I was recently reading a sagacious study called What do Journalists Want? New Rules of Media Relations in the Digital Era. According to the report, about 50 percent of journalists who were surveyed are frustrated by irrelevant pitches via social media—and 26 percent admit they don’t like mass media pitches.

Based on that information, I wondered: Are the rules of the “new media relations” really that different from the old?

I am inclined to think that the rules aren’t new. This was abundantly clear as I reviewed a training piece that I wrote several years ago for one of my media training seminars. My first five pitching rules were:

  1. Do your homework: Know the reporters, their beat, their preferences, the media outlet and the target audience.
  2. The pitch should be relevant and newsworthy. Don’t waste a media member’s time with something that isn’t news so you can tell your client that you sent out a press release.
  3. Build relationships and gain credibility. One well-targeted pitch that leads to one well-placed story is better than a mass mailing to reporters who end up writing nothing at all.
  4. Follow up intelligently and courteously.
  5. Hold yourself to the highest standards of honesty and ethics. Don’t ever compromise core values for short-term gains.

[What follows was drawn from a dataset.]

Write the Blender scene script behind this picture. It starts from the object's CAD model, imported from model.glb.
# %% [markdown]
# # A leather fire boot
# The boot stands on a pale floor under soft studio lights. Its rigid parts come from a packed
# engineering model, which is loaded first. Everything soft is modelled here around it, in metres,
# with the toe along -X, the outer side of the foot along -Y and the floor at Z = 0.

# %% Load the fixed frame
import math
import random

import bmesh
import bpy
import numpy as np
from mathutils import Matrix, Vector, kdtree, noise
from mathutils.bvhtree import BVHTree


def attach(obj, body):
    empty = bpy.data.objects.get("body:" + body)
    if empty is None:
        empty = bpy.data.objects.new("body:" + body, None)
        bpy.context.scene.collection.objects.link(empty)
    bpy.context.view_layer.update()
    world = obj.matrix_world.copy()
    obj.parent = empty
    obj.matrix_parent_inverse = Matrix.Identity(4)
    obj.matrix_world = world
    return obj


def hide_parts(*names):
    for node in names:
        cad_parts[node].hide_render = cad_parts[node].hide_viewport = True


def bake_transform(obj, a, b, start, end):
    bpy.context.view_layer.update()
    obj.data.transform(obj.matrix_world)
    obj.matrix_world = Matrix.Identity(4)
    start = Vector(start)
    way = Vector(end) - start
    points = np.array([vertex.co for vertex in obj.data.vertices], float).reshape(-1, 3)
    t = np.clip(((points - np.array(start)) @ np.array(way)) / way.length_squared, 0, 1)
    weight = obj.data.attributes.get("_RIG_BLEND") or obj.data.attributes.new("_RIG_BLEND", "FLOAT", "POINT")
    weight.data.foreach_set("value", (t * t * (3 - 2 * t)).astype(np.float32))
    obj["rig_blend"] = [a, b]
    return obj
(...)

To this day, those rules still apply. What HAS changed over the years is the distribution vehicle in which we deliver our messages and our audiences who receive them. Our relationships, once confined to reporters, editors and analysts who traditionally have delivered the news have expanded to include our clients’ consumers and competitors as well as bloggers and other key influencers because of how quickly our carefully scripted messages travel over social networks.

As a result of this paradigm shift, I added another pitching tip to my list above:

  1. Listen, Follow and Engage. As a PR practitioner, you now have the power to provide real time and relevant information to your niche audience—but first you have to listen and monitor social networks to successfully and proactively engage in the conversation.

Do you have any new rules that you would like to add to your old lists?